Generative AI: Scale, power and responsibility

Generative AI is a powerful double-edged sword. It amplifies both success and error. Ignoring the opportunities it offers the business is a risk, but blindly trusting its outputs is equally risky.

That’s why the focus must be on guiding intelligence. This means establishing context, clear rules, human validation and explicit boundaries. The quality of AI-generated outcomes depends not only on the model itself, but also on the human decisions shaping how it is used.

For years, competitive advantage was tied to speed: launching first, scaling faster, automating better. Today, that equation is changing. Technology already delivers speed. Leadership is now defined elsewhere — in the consistency, trust and judgment with which we direct intelligence.
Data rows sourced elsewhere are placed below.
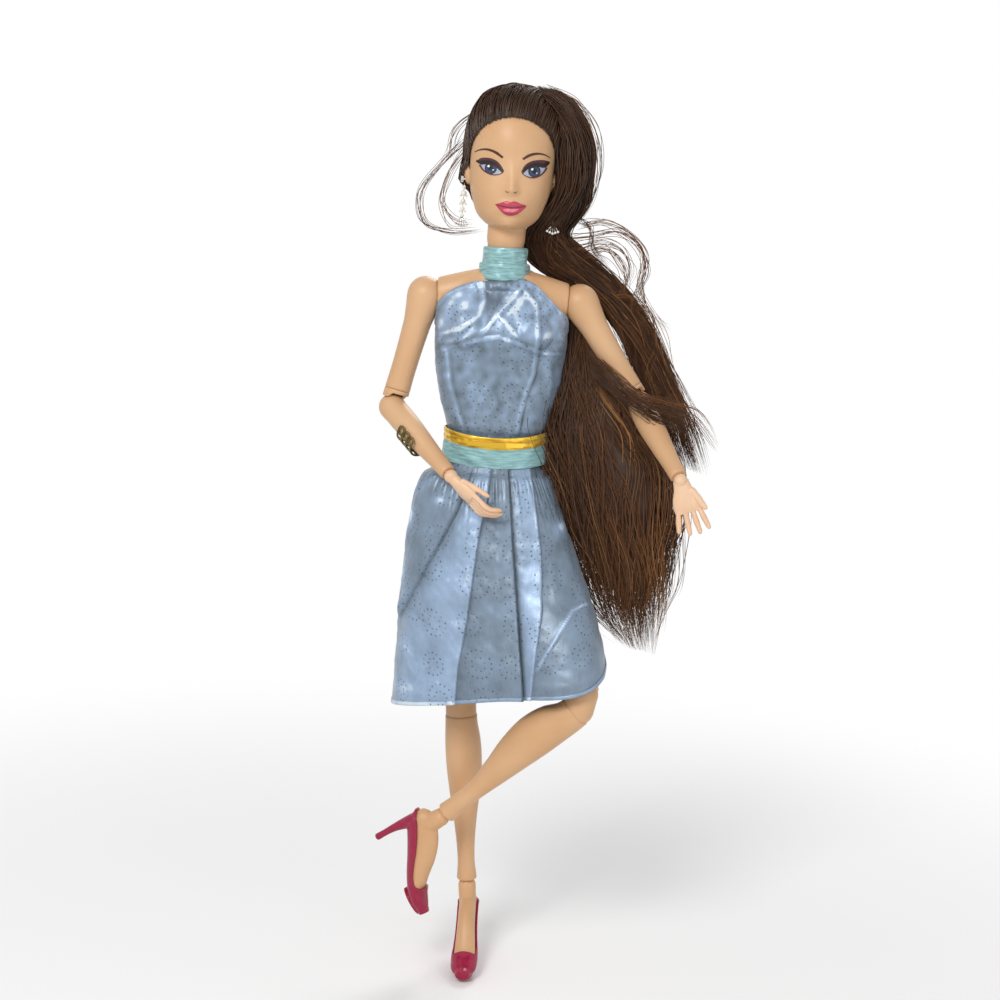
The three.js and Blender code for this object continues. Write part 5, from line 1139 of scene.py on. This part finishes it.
# Loose curls that stand off the head: picture points with a depth
CURLS = [
    [(466, 140, 0), (440, 165, -2), (420, 197, -4), (424, 222, -4), (450, 232, -3), (480, 230, -1)],
    [(464, 150, 0), (447, 178, -3), (441, 205, -4), (452, 222, -4), (470, 226, -3)],
    [(480, 108, 0), (455, 130, -1), (448, 160, -2)],
    [(560, 238, 8), (590, 236, 6), (620, 232, 4), (642, 248, 4), (646, 270, 5), (634, 300, 8),
     (632, 322, 10)],
    [(556, 244, 8), (580, 248, 6), (606, 243, 4), (624, 252, 4), (632, 272, 5), (622, 292, 7)],
    [(580, 258, 9), (592, 252, 7), (605, 249, 5), (620, 262, 4), (626, 282, 5), (618, 300, 8)],
    [(580, 225, 6), (602, 222, 5), (628, 234, 4), (645, 258, 4), (640, 284, 6), (648, 310, 8), (668, 330, 9)],
    [(573, 215, 5), (592, 228, 4), (594, 248, 5), (610, 268, 7)],
    [(545, 88, 2), (575, 100, 2), (594, 128, 2), (599, 165, 2), (592, 200, 3), (578, 226, 5)],
    [(600, 300, 10), (628, 296, 9), (650, 316, 9), (655, 346, 9), (646, 372, 9), (660, 396, 8)],
]
g = np.random.default_rng(31)
paths = []
for curl in CURLS:
    key = np.array([at_depth(*q) for q in curl])
    for _ in range(10):
        paths.append(smooth_line(key + g.normal(size=3) * .55 + g.normal(size=key.shape) * .5, 34))
strands("hair_curls", np.array(paths), .09, g.normal(.68, .14, (len(paths), 1)), "head")

# The cap: a dark base on the skull, as painted shade under the hair, and combed strands over it
SCALP_MIDDLE = np.array([0, -.4, 94.5])
CAP_LEVELS, CAP_SIDES, CAP_STRANDS, BACK_STRANDS = 80, 120, 1900, 900


def cap_edge(angle):
    """Height of the hairline round the head, from the ears over the forehead."""
    return 82 + 25.4 * np.clip(-np.sin(angle), 0, 1) ** .5 - 7 * np.clip(np.sin(angle), 0, 1) ** .6


edge = cap_edge(round_angles(CAP_SIDES))
verts, faces = rings_mesh(head_rings(CAP_LEVELS, CAP_SIDES, .35))
faces = [f for f in faces if len(f) == 4 and all(verts[q][2] > edge[q % CAP_SIDES] for q in f)]
faces.append([(CAP_LEVELS - 1) * CAP_SIDES + q for q in range(CAP_SIDES)])
used = sorted({q for f in faces for q in f})
remap = {q: i for i, q in enumerate(used)}
# tone .08, near the darkest: painted shade under the strands
cap = make("hair_cap_base", at_head(verts[used]), [[remap[q] for q in f] for f in faces], hair,
           attributes={"tone": np.full(len(used), .08)})
worn(cap, "head", "hair", "hair_cap")


def on_scalp(points, lift):
    """Points pushed on to the skull along lines from its middle, with a lift each."""
    middle = Vector(at_head(SCALP_MIDDLE))
    out = []
    for q, up in zip(points, lift):
        way = Vector(unit(head_place.r @ (q - SCALP_MIDDLE)))
        hit = head_tree.ray_cast(middle + way * 40, -way)[0]
        out.append(np.array(hit) + np.array(way) * up)
    return np.array(out)


def combed(count, seed):
    """Strands from the hairline and the scalp over the skull to the side where the hair falls."""
    g = np.random.default_rng(seed)
    t = np.linspace(0, 1, 22)[:, None]
    paths = []
    for _ in range(count):
        turn = math.radians(-90 + g.uniform(-1, 1) * 118)
        row = 0 if g.random() < .45 else g.random() * 20
        high = cap_edge(turn) + row + g.normal() * .25
        start = np.array([math.cos(turn) * 14, math.sin(turn) * 13.4, high])
        shift = g.normal(size=3) * [3.5, 3.5, 4.5]
        finish = np.array([15, 9.5, 103]) + shift
        over = np.array([start[0] * .9 + 2, 4, 121])
        line = (1 - t) ** 2 * start + 2 * t * (1 - t) * over + t**2 * finish
        volume = g.uniform(.1, 1) ** 1.3 * 3.4
        lift = .42 + volume * np.sin(t[:, 0] * math.pi) ** .8 + g.uniform(.2, 1.6) * t[:, 0]
        path = on_scalp(line, lift)
        path += g.normal(size=3) * .12 + .2 * np.sin(t * g.uniform(6, 14) + g.random(3) * 6)
        paths.append(path)
    return np.array(paths)


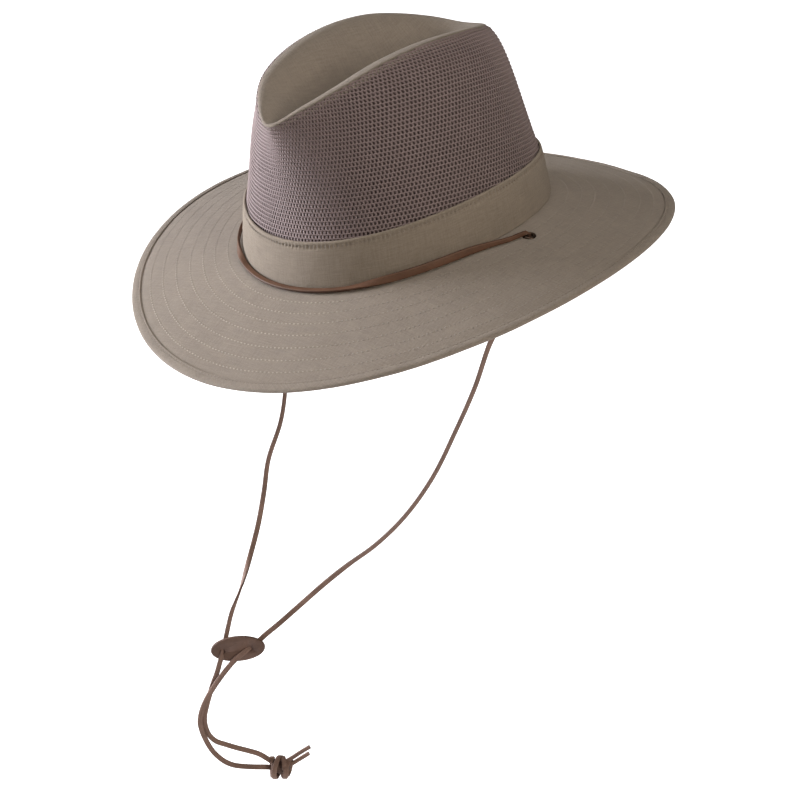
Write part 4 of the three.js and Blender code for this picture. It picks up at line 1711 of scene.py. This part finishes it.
class HAT_OT_tip(bpy.types.Operator):
    """Makes the canvas tip: the dent, the rolled crest and the seam allowance behind the net."""

    bl_idname = "hat.tip"
    bl_label = "Crown tip"

    # Rows of the dent from its middle line to the crest, and row and depth, in millimetres, of the corners
    # over the crest and down the net, and of those round the seam allowance inside.
    DENT = (2, 1.75, 1.5, 1.25, 1, 0.9, 0.8, 0.7, 0.6, 0.5, 0.41, 0.32, 0.25, 0.18, 0.12, 0.07, 0.03)
    ROLL = (
        (0, 0), (-0.12, -0.05), (-0.24, -0.08), (-0.36, -0.14), (-0.46, -0.2), (-0.54, -0.18), (-0.58, 0),
        (-0.6, 0.4), (-0.59, 0.8), (-0.6, 1.05),
    )
    ALLOWANCE = (
        (-0.7, 1.05), (-0.85, 1.05), (-1, 1.05), (-1.17, 1.15), (-1.2, 1.5), (-1.17, 1.9), (-0.8, 2),
        (-0.3, 2), (-0.04, 1.8), (0, 1.5),
    )
    # The last row below the crest, the row from which the dent's floor is level, and the stitches' row and
    # depth.
    LOWEST = -1.3
    LEVEL_FROM = 1.2
    STITCH_ROW = -1.05
    STITCH_DEPTH = 0.25

    # Size, in metres, and height, in millimetres, of the cloth's waves, and how soon they start inside the
    # crest.
    WAVES = (0.03, 0.7)
    SMALL_WAVES = (0.009, 0.12)
    CALM = 4

    # For the flat cloth: its width to the tip's seen from above, and how far on it is for a millimetre of
    # depth.
    WIDER = 1.3
    THROUGH = 0.003

    def execute(self, context):
        outer = [(row, 0) for row in self.DENT]
        inner = [(row, CANVAS) for row in reversed(self.DENT)]
        section = [*outer, *self.ROLL, *self.ALLOWANCE, *inner]
        count = len(section) - 1

        def place(angle, row):
            return self.face(angle, *section[row])

        def cloth(angle, row):
            level, depth = section[row]
            point = tip_surface(angle, level)
            return point.x * self.WIDER + depth * self.THROUGH, point.y

        bm = wrapped(columns=360, rows=count, place=place, cloth=cloth)
        new_piece("tip_canvas", bm, canvas_material("canvas", "canvas"), "canvas", ["crown_tip"])
        stitches = stitch_ring(
            lambda angle: self.face(angle, self.STITCH_ROW, self.STITCH_DEPTH),
            lambda angle: normal_at(tip_surface, angle, self.STITCH_ROW), context.scene.hat_sizes)
        brown = thread_material("brown thread", "brown_thread")
        new_piece("tip_stitches", stitches, brown, "canvas")
        return {"FINISHED"}

    def face(self, angle, level, depth):
        """A point of the tip, with the cloth's slight unevenness. depth is in millimetres inwards."""
        normal = UP
        if level <= self.LEVEL_FROM:
            normal = normal_at(tip_surface, angle, level, low=self.LOWEST, high=2.0)
        point = tip_surface(angle, level)
        wave = unevenness(point, *self.WAVES) + unevenness(point, *self.SMALL_WAVES)
        return point + normal * ((wave * clamped(level * self.CALM) - depth) * MM)


# The panel and the order of work

class HAT_PT_panel(bpy.types.Panel):
    """Lists the hat's pieces in the order in which they are made."""

    bl_idname = "HAT_PT_panel"
    bl_label = "Bush Hat"
    bl_space_type = "VIEW_3D"
    bl_region_type = "UI"
    bl_category = "Bush Hat"

    def draw(self, context):
        for operator in OPERATORS:
            self.layout.operator(operator.bl_idname)
        for group in (context.scene.hat_sizes, context.scene.lace_sizes, context.scene.hat_colours):
            for name in group.__annotations__:
                self.layout.prop(group, name)


GROUPS = {"hat_sizes": HatSizes, "lace_sizes": LaceSizes, "hat_colours": HatColours}
OPERATORS = (
    HAT_OT_stage, HAT_OT_slide, HAT_OT_knot, HAT_OT_chin_laces, HAT_OT_front_lace, HAT_OT_brim, HAT_OT_band,
    HAT_OT_net, HAT_OT_tip,
)


def register():
    for kind in (*GROUPS.values(), *OPERATORS, HAT_PT_panel):
        bpy.utils.register_class(kind)
    for name, group in GROUPS.items():
        setattr(bpy.types.Scene, name, bpy.props.PointerProperty(type=group))


def unregister():
    for name in GROUPS:
        delattr(bpy.types.Scene, name)
    for kind in (HAT_PT_panel, *reversed(OPERATORS), *GROUPS.values()):
        bpy.utils.unregister_class(kind)


def main():
    register()
    bpy.ops.hat.stage()
    bpy.ops.hat.slide()
    bpy.ops.hat.knot()
    bpy.ops.hat.chin_laces()
    bpy.ops.hat.front_lace()
    bpy.ops.hat.brim()
    bpy.ops.hat.band()
    bpy.ops.hat.net()
    bpy.ops.hat.tip()
    boxes = {"cad": [list(corner) for corner in CAD_BOX], "visual": [list(corner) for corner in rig.bounds()]}
    with open(SIZE_FILE, "w") as file:
        json.dump(boxes, file)


if __name__ == "__main__":
    main()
Intelligence as a shared capability

In the AI-native era, intelligence is no longer exclusively human. It becomes a shared capability between people and systems. This goes far beyond another technological leap — it represents a deep cultural and organizational transformation.

Generative AI does not “think,” yet it produces plausible, convincing and often difficult-to-challenge outputs. That is where one of the greatest risks lies: cognitive error. The first recommendation is therefore clear: never delegate judgment or responsibility.
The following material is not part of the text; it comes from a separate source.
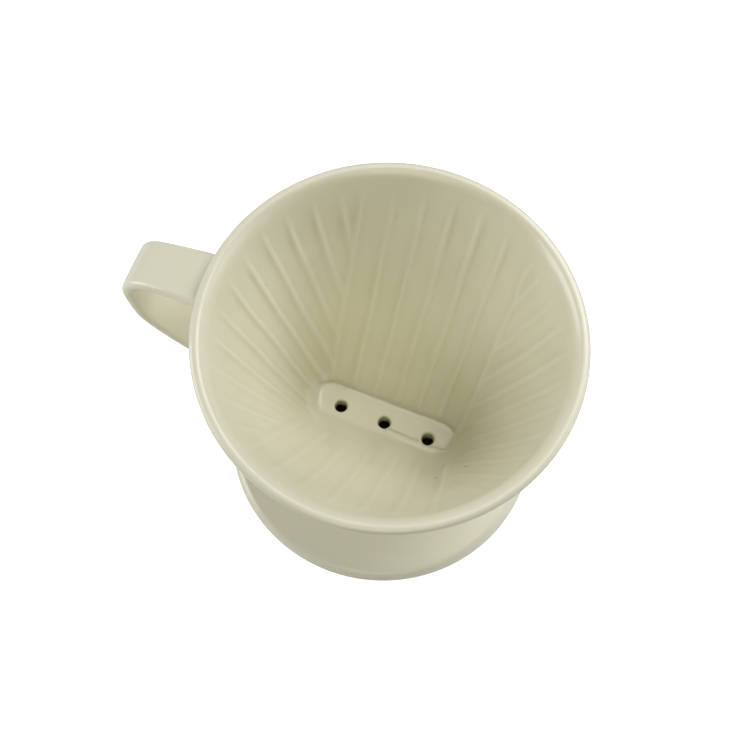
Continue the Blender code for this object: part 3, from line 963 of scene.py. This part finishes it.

Organizations must strengthen critical thinking, review and verification mechanisms, especially when AI supports sensitive or strategic decisions.

Trust as infrastructure, not messaging

A second critical priority is to treat trust as infrastructure. This means designing clear AI usage policies, ensuring decision traceability, establishing layered validation processes and defining metrics that go beyond the traditional SLA.

Efficiency still matters, but it is no longer enough. The new indicators must also measure consistency, explainability and alignment with organizational values and purpose. In other words, trust becomes part of the operational contract in the AI-native era.

Cognitive training as the new human differentiator

From a talent perspective, the professionals who stand out in the AI-native era are not necessarily those who master the most tools, but those who know how to ask the right questions, contextualize answers and identify inconsistencies.

Generative literacy is becoming a core capability — comparable to reading and writing during other major historical transformations. That is why organizations cannot invest only in technical training. They must also prioritize cognitive training, helping teams work with intelligence rather than compete against it.

Application management and evolution as guardians of meaning

In this transition, a key organizational ally emerges: software engineering teams. Their role is no longer limited to “maintaining systems” — something AI can increasingly handle proactively and efficiently. Instead, they become guardians of meaning.

When technology generates code, interprets incidents or proposes solutions, someone still needs to ensure those processes remain aligned with business purpose. The value lies not only in what AI does, but also in how and why it does it.

The leadership challenge in the AI-native era

For leaders, the challenge is no longer the speed of AI adoption, but the quality with which it is guided. Because AI can generate almost anything — except trust.

Guiding intelligence is now an act of leadership.